Valor Econômico
08/11/2019

Por Taís Hirat

Setor de resíduos sólidos vive situação de estagnação, agravada pela crise fiscal dos municípios, diz associação

O Brasil caminha a passos lentos para acabar com a destinação irregular de seu lixo urbano, que ainda representa 40,5% do total coletado no país, segundo estudo da Abrelpe (Associação Brasileira de Empresas de Limpeza Pública e Resíduos Especiais), obtido em primeira mão pelo Valor.

 As perspectivas de zerar o déficit são baixas, apontam os dados. Em 2018, os recursos destinados ao setor de limpeza urbana diminuíram, em vez de crescer, com queda de 1,3% nos investimentos totais (que incluem expansão e custeio). Os cortes mostram que as prefeituras estão reduzindo os serviços.

A conclusão é que o setor de resíduos sólidos vive uma situação de estagnação, agravada pela crise fiscal dos municípios e pela falta de uma regulação que possibilite o desenvolvimento do mercado, afirma Carlos Silva Filho, presidente da associação.

“Há um problema estrutural, que é a indefinição de quem paga pelo serviço. É um setor em que a operação custa mais que os investimentos para expansão. Os municípios não têm capacidade de arcar com esse gasto, e em poucas cidades há uma fonte de remuneração, como a cobrança de tarifa.”

De todo o lixo coletado em 2018 no país, 59,5% tiveram destinação correta, em aterros sanitários.
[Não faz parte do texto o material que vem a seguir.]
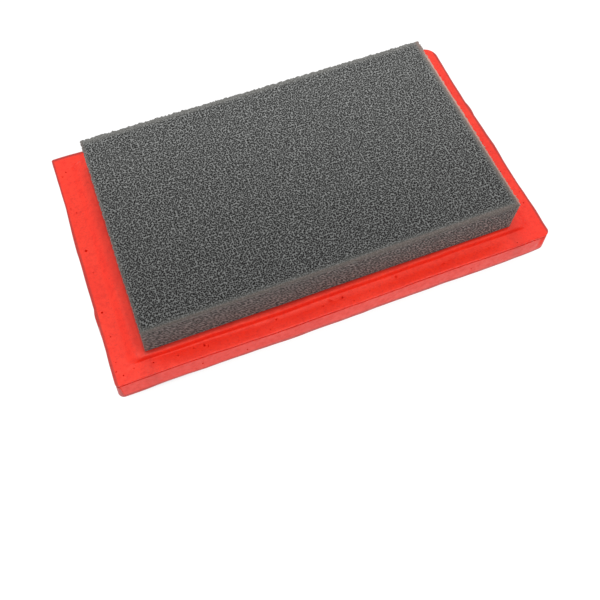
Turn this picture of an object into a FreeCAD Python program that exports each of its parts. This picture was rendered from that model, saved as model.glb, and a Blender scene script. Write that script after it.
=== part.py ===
import FreeCAD, Part
import math
import os

# Panel air-filter cartridge for a small engine, with a loose foam pre-cleaner on it.
# Millimetres. X runs along the cartridge, Y across it, +Z is up (towards the dirty side).
# The origin is under the middle of the cartridge, on the surface that it stands on.

# Moulded polyurethane frame
frameLength = 203.0
frameWidth = 124.0
skirtHeight = 7.3          # locating skirt under the flange
flangeHeight = 12.3
platformHeight = 2.6       # raised platform that carries the pad
lipCorners = (1.3, 3.0, 7.0, 1.0)     # front left, front right, back right, back left
footCorners = (2.8, 3.8, 6.6, 1.8)    # the same at the foot of the wall
flareEnds = 1.1            # the foot of the wall stands this far outside the lip, on the short sides
flareSides = 0.3           # the same on the long sides
wallInset = 0.0            # the top of the wall stands this far inside the lip
lipHeight = 0.8
grooveInset = 0.8
grooveHeight = 1.0
lipRound = 0.4
footRound = 0.6
longLandWidth = 6.9        # from the lip to the foot of the platform, on the long sides
shortLandWidth = 6.3       # the same on the short sides
platformCorner = 3.2
# Height above the land, and how far the platform has drawn in by then on the long and the short
# sides. It is a steep step along the long sides and an easy slope at the short ones.
platformProfile = [(0.0, -0.3, 0.0), (0.15, -0.1, 1.1), (0.5, 0.05, 2.0), (0.95, 0.15, 2.7),
                   (1.65, 0.3, 3.7), (2.1, 0.45, 4.4), (2.45, 0.7, 5.2), (2.6, 1.1, 6.4)]
skirtInset = 9.0
skirtDraft = 0.5
skirtCorner = 3.5
skirtRound = 0.8
windowLength = 164.0
windowWidth = 92.0
windowCorner = 2.0
windowLead = 0.6           # chamfer round the mouth of the window
beadInset = 4.2            # sealing bead under the flange
beadRadius = 0.9
nibLength = 10.0           # small moulded nibs on the two short sides
nibProud = 0.6
leftNibY = -29.0
rightNibY = 17.5

# Pleated paper, potted into the frame at all four edges
pottingDepth = 2.0
pleatPitch = 4.0
paperThickness = 0.5
foldRadius = 0.4           # at the middle of the sheet
paperBottom = 3.2
paperTop = 21.0

# Hot-melt spacer beads across the pleat tips
glueWidth = 1.8
glueProud = 0.5
glueBite = 0.9             # how far a bead sinks between the pleats
glueSpacing = 26.0

# Wire screen under the paper
wireDiameter = 0.6
wirePitch = 3.4
screenMiddle = 1.9

# Open-cell foam pre-cleaner, a loose pad that lies a little off centre
foamLength = 169.6
foamWidth = 102.4
foamHeight = 18.3
foamMiddle = (-0.5, -2.0)

flangeBottom = skirtHeight
flangeTop = skirtHeight + flangeHeight
platformTop = flangeTop + platformHeight


def roundedOutline(length, width, radii, z):
    """A closed outline at height z. The radii are front left, front right, back right, back left."""
    middles = [(-1, -1), (1, -1), (1, 1), (-1, 1)]
    ends = []
    for (sx, sy), r in zip(middles, radii):
        centre = FreeCAD.Vector(sx * (length / 2 - r), sy * (width / 2 - r), z)
        turn = math.atan2(sy, sx)
        ends.append([centre + FreeCAD.Vector(r * math.cos(turn + a), r * math.sin(turn + a), 0)
                     for a in (-math.pi / 4, 0, math.pi / 4)])
    edges = []
    for here, following in zip(ends, ends[1:] + ends[:1]):
        edges.append(Part.Arc(*here).toShape())
        edges.append(Part.LineSegment(here[2], following[0]).toShape())
    return Part.Wire(edges)


def slab(length, width, radii, bottom, height):
    face = Part.Face(roundedOutline(length, width, radii, bottom))
    return face.extrude(FreeCAD.Vector(0, 0, height))


def taperedSlab(length, width, radius, bottom, height, draft):
    """A slab whose four sides lean in by draft between its bottom and its top."""
    wide = roundedOutline(length, width, [radius] * 4, bottom)
    radii = [radius - draft / 2] * 4
    narrow = roundedOutline(length - 2 * draft, width - 2 * draft, radii, bottom + height)
    return Part.makeLoft([wide, narrow], True, True)


def edgesAtHeight(shape, z):
    """The edges that lie flat at height z."""
    flat = []
    for edge in shape.Edges:
        box = edge.BoundBox
        if abs(box.ZMin - z) < 1e-4 and abs(box.ZMax - z) < 1e-4:
            flat.append(edge)
    return flat


def flangeOutline(inset, z):
    radii = [radius - inset for radius in lipCorners]
    return roundedOutline(frameLength - 2 * inset, frameWidth - 2 * inset, radii, z)


def flangeLayer(inset, bottom, height):
    return Part.Face(flangeOutline(inset, bottom)).extrude(FreeCAD.Vector(0, 0, height))


def makeFlange():
    """The wall flares towards its foot. A groove under the lip marks the mould's parting line."""
    wallTop = flangeTop - lipHeight - grooveHeight
    footLength = frameLength + 2 * flareEnds
    footWidth = frameWidth + 2 * flareSides
    foot = roundedOutline(footLength, footWidth, footCorners, flangeBottom)
    wall = Part.makeLoft([foot, flangeOutline(wallInset, wallTop)], True, True)
    wall = wall.makeFillet(footRound, edgesAtHeight(wall, flangeBottom))
    groove = flangeLayer(grooveInset, wallTop, grooveHeight)
    lip = flangeLayer(0.0, flangeTop - lipHeight, lipHeight)
    lip = lip.makeFillet(lipRound, edgesAtHeight(lip, flangeTop))
    return wall.fuse([groove, lip])


def nibOutline(side, y, reach, z):
    """An arc that stands nibProud beyond reach, closed off inside the wall."""
    start = FreeCAD.Vector(side * reach, y - nibLength / 2, z)
    crown = FreeCAD.Vector(side * (reach + nibProud), y, z)
    end = FreeCAD.Vector(side * reach, y + nibLength / 2, z)
    back = FreeCAD.Vector(-side * 2.0, 0, 0)
    return Part.Wire([Part.Arc(start, crown, end).toShape(),
                      Part.LineSegment(end, end + back).toShape(),
                      Part.LineSegment(end + back, start + back).toShape(),
                      Part.LineSegment(start + back, start).toShape()])


def makeNib(side, y):
    """A shallow rounded nib over the height of the wall, on the short side at side * X."""
    reach = frameLength / 2 - wallInset
    low = nibOutline(side, y, reach + flareEnds, flangeBottom + footRound)
    high = nibOutline(side, y, reach, flangeTop - lipRound)
    return Part.makeLoft([low, high], True, True)


def makePlatform():
    sink = 1.0
    length = frameLength - 2 * shortLandWidth
    width = frameWidth - 2 * longLandWidth
    radii = [platformCorner] * 4
    sections = [roundedOutline(length - 2 * ends, width - 2 * sides, radii, flangeTop + height)
                for height, sides, ends in platformProfile]
    below = sections[0].copy()
    below.translate(FreeCAD.Vector(0, 0, -sink))
    return Part.makeLoft([below] + sections, True, True)


def makeSkirt():
    """The skirt narrows downwards, so it is made the wide way up and then turned over."""
    length = frameLength - 2 * skirtInset
    width = frameWidth - 2 * skirtInset
    skirt = taperedSlab(length, width, skirtCorner, 0, skirtHeight + 1.0, skirtDraft)
    skirt = skirt.makeFillet(skirtRound, edgesAtHeight(skirt, skirtHeight + 1.0))
    skirt.rotate(FreeCAD.Vector(0, 0, 0), FreeCAD.Vector(1, 0, 0), 180)
    skirt.translate(FreeCAD.Vector(0, 0, skirtHeight + 1.0))
    return skirt


def makeSealBead():
    """A half-round bead round the underside of the flange."""
    length = frameLength - 2 * beadInset
    width = frameWidth - 2 * beadInset
    path = roundedOutline(length, width, [2.0] * 4, flangeBottom)
    start = FreeCAD.Vector(0, -width / 2, flangeBottom)
    section = Part.Wire(Part.makeCircle(beadRadius, start, FreeCAD.Vector(1, 0, 0)))
    return path.makePipeShell([section], True, False)


def makeWindow():
    opening = slab(windowLength, windowWidth, [windowCorner] * 4, -1.0, platformTop + 2.0)
    mouthLength = windowLength + 2 * windowLead
    mouthWidth = windowWidth + 2 * windowLead
    mouth = taperedSlab(mouthLength, mouthWidth, windowCorner + windowLead, 0, windowLead, windowLead)
    topMouth = mouth.mirror(FreeCAD.Vector(0, 0, 0), FreeCAD.Vector(0, 0, 1))
    topMouth.translate(FreeCAD.Vector(0, 0, platformTop))
    return opening.fuse([mouth, topMouth])


def makeSealFrame():
    frame = makeFlange().fuse([makePlatform(), makeSkirt(), makeSealBead(),
                               makeNib(-1, leftNibY), makeNib(1, rightNibY)])
    frame = frame.cut(makeWindow()).removeSplitter()
    return frame.Solids[0]


def pleatSurface(upper):
    """One side of the pleated sheet in the XZ plane, as a chain of round folds and straight flanks."""
    half = paperThickness / 2
    outer, inner = foldRadius + half, foldRadius - half
    step = pleatPitch / 2
    span = windowLength + 2 * pottingDepth
    folds = round(span / step)
    drop = paperTop - paperBottom - 2 * outer
    lean = math.atan2(step, drop) - math.asin(2 * foldRadius / math.hypot(step, drop))
    edges, last = [], None
    for i in range(folds + 1):
        crest = i % 2 == 0
        sign = 1 if crest else -1
        radius = outer if crest == upper else inner
        x = -span / 2 + i * step
        z = paperTop - outer if crest else paperBottom + outer
        points = [FreeCAD.Vector(x + radius * math.sin(a), 0, z + sign * radius * math.cos(a))
                  for a in (lean - math.pi / 2, 0, math.pi / 2 - lean)]
        if i == 0:
            points[0] = FreeCAD.Vector(x, 0, z + sign * radius)
            a = (math.pi / 2 - lean) / 2
            points[1] = FreeCAD.Vector(x + radius * math.sin(a), 0, z + sign * radius * math.cos(a))
        if i == folds:
            a = -(math.pi / 2 - lean) / 2
            points[1] = FreeCAD.Vector(x + radius * math.sin(a), 0, z + sign * radius * math.cos(a))
            points[2] = FreeCAD.Vector(x, 0, z + sign * radius)
        if last is not None:
            edges.append(Part.LineSegment(last, points[0]).toShape())
        edges.append(Part.Arc(*points).toShape())
        last = points[2]
    return edges


def makePleatedPaper():
    above, below = pleatSurface(True), pleatSurface(False)
    ends = [Part.LineSegment(above[i].Vertexes[v].Point, below[i].Vertexes[v].Point).toShape()
            for i, v in ((0, 0), (-1, -1))]
    outline = Part.Wire(Part.__sortEdges__(above + below + ends))
    width = windowWidth + 2 * pottingDepth
    face = Part.Face(outline)
    face.translate(FreeCAD.Vector(0, -width / 2, 0))
    return face.extrude(FreeCAD.Vector(0, width, 0))


def makeGlueBead(y, upper):
    """A bead with a rounded crown that runs along X over the pleat tips, y across the cartridge."""
    tip = paperTop if upper else paperBottom
    out = 1 if upper else -1
    half = glueWidth / 2
    shoulder = glueProud / 2
    low, side, crown = tip - out * glueBite, tip + out * (glueProud - shoulder), tip + out * glueProud
    x = -windowLength / 2
    points = [FreeCAD.Vector(x, y + dy, z) for dy, z in
              ((-half, low), (-half, side), (0, crown), (half, side), (half, low))]
    outline = Part.Wire([Part.LineSegment(points[0], points[1]).toShape(),
                         Part.Arc(points[1], points[2], points[3]).toShape(),
                         Part.LineSegment(points[3], points[4]).toShape(),
                         Part.LineSegment(points[4], points[0]).toShape()])
    return Part.Face(outline).extrude(FreeCAD.Vector(windowLength, 0, 0))


def makeWires(along, across, z, direction):
    """Parallel wires that fill the window and end in the potting."""
    count = int(across // wirePitch)
    length = along + 2 * pottingDepth
    wires = []
    for i in range(count):
        place = (i - (count - 1) / 2) * wirePitch
        if direction == "x":
            start, axis = FreeCAD.Vector(-length / 2, place, z), FreeCAD.Vector(1, 0, 0)
        else:
            start, axis = FreeCAD.Vector(place, -length / 2, z), FreeCAD.Vector(0, 1, 0)
        wires.append(Part.makeCylinder(wireDiameter / 2, length, start, axis))
    return Part.makeCompound(wires)


def makeFoam():
    corner = FreeCAD.Vector(foamMiddle[0] - foamLength / 2, foamMiddle[1] - foamWidth / 2, platformTop)
    return Part.makeBox(foamLength, foamWidth, foamHeight, corner)


def save(shape, node):
    assert shape.isValid(), node
    shape.exportStep(f"parts/{node}.step")
    box = shape.BoundBox
    print(f"{node}: {len(shape.Solids)} solids, {shape.Volume / 1000:.2f} cm3, "
          f"{box.XLength:.1f} x {box.YLength:.1f} x {box.ZLength:.1f}, z {box.ZMin:.2f} to {box.ZMax:.2f}")


os.makedirs("parts", exist_ok=True)
save(makeSealFrame(), "seal_frame")
save(makePleatedPaper(), "pleated_paper")
save(makeWires(windowLength, windowWidth, screenMiddle + wireDiameter / 2, "x"), "screen_long_wires")
save(makeWires(windowWidth, windowLength, screenMiddle - wireDiameter / 2, "y"), "screen_cross_wires")
for place, offset in (("front", -1), ("middle", 0), ("back", 1)):
    save(makeGlueBead(offset * glueSpacing, True), f"glue_bead_upper_{place}")
    save(makeGlueBead(offset * glueSpacing, False), f"glue_bead_lower_{place}")
save(makeFoam(), "foam_precleaner")
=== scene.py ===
import math
import random

import bpy
from mathutils import Matrix, Vector


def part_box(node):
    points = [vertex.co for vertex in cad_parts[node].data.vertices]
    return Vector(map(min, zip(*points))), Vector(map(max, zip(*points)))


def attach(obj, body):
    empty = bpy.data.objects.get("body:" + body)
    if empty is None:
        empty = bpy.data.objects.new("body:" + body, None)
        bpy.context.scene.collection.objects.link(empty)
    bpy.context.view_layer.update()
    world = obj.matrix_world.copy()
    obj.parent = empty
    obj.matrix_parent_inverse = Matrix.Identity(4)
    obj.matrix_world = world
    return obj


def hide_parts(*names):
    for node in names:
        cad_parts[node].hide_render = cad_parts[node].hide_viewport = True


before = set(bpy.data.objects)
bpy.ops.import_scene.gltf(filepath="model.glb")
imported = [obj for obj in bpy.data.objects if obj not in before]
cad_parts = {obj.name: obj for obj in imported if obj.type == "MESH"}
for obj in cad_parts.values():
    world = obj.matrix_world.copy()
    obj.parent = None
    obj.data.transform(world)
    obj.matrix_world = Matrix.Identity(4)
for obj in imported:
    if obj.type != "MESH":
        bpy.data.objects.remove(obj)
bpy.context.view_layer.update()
mm = 0.001
random.seed(7)

frameLow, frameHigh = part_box("seal_frame")
paperLow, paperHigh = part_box("pleated_paper")
foamLow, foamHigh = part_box("foam_precleaner")
longLow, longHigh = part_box("screen_long_wires")
crossLow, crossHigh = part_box("screen_cross_wires")


class Wire:
    # a node's output socket, wrapped so that it can stand in sums
    def __init__(self, socket):
        self.socket = socket
        self.tree = socket.id_data

    def math(self, operation, *others):
        return addNode(self.tree, "ShaderNodeMath", {"operation": operation}, [self, *others])

    def __add__(self, other):
        return self.math("ADD", other)

    def __sub__(self, other):
        return self.math("SUBTRACT", other)

    def __rsub__(self, other):
        return addNode(self.tree, "ShaderNodeMath", {"operation": "SUBTRACT"}, [other, self])

    def __mul__(self, other):
        return self.math("MULTIPLY", other)

    __radd__ = __add__
    __rmul__ = __mul__

    def smooth(self, low, high, start=0.0, end=1.0):
        settings = {"interpolation_type": "SMOOTHSTEP"}
        return addNode(self.tree, "ShaderNodeMapRange", settings, [self, low, high, start, end])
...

O índice não teve avanço significativo desde 2013, quando a Abrelpe adotou a atual metodologia da pesquisa: à época, a taxa era de 58,3%. “É um ritmo insuficiente para reverter o cenário atual”, afirma.

O restante do lixo tem dois destinos, ambos irregulares: o aterro controlado (23%), que minimiza os impactos ambientais, mas ainda provoca contaminação; e o lixão (17,5%), que é basicamente o descarte indiscriminado.

Os dados de 2019 ainda não são conhecidos, mas, segundo Silva, a percepção é que a situação se agravou. “A crise fiscal persiste, tivemos um aumento da inadimplência.”

 Um dos problemas centrais do segmento de resíduos sólidos é que, ao contrário do de água e esgoto, as operações dependem do orçamento público e há raros casos de cobrança de taxas ou tarifas. “O serviço não é financeiramente autossustentável”, afirma o advogado Rafael Vanzella, sócio do Machado Meyer.

A participação do setor privado representa mais de 70%. No entanto, as companhias são, em sua maioria, contratadas como prestadoras comuns ou por Parcerias Público-Privadas (PPPs), modelo de concessão que exigem contrapartidas do poder público – e, portanto, do orçamento.

A cobrança de tarifa tem sido defendida como a principal saída para viabilizar os investimentos, mas há entraves legais, explica o Gustavo Magalhães, sócio especialista em saneamento do Fialho Salles. Há anos, o setor aguarda a decisão do Supremo Tribunal Federal sobre o caso da cidade de Joinville (SC), que cobrava pela coleta e passou a ser questionada judicialmente por moradores.

Além da insegurança jurídica, há grande resistência política em adotar tarifas ou taxas, devido à impopularidade da medida – um caso sempre relembrado é o da “Martaxa”, apelido pejorativo dado à ex-prefeita da capital paulista Marta Suplicy quando ela tentou cobrar pela coleta de lixo.

O projeto de lei que altera o marco legal do saneamento básico traz medidas que poderão pressionar as prefeituras a adotar algum tipo de cobrança pelo serviço e traçar um planejamento que dê alguma perspectiva de resolver o problema.

No entanto, as mudanças propostas provocaram controvérsia. A principal delas é a prorrogação do prazo para que os municípios eliminem os lixões – o que deveria ter ocorrido em 2014, segundo o Plano Nacional de Resíduos Sólidos. A proposta é estender o prazo já vencido, para que a exigência passe a valer entre 2021 e 2024, a depender do porte da cidade.

Para obter essa ampliação, porém, a prefeitura precisa elaborar um plano de gestão dos resíduos e criar mecanismos de cobrança para garantir a sustentabilidade econômico financeira da operação.

Na visão da Abrelpe, o prazo adicional dará um novo gás ao setor. “A repactuação poderá gerar uma mobilização”, diz Silva.

Para Vanzella, porém, a tendência é que novo prazo não seja levado a sério. “O projeto de lei não só foi tímido com relação ao setor de resíduos, como também flexibilizou o dever de acabar com os lixões. Essa anistia passa a mensagem errada, de que, se a regra não for cumprida, haverá novas prorrogações no futuro.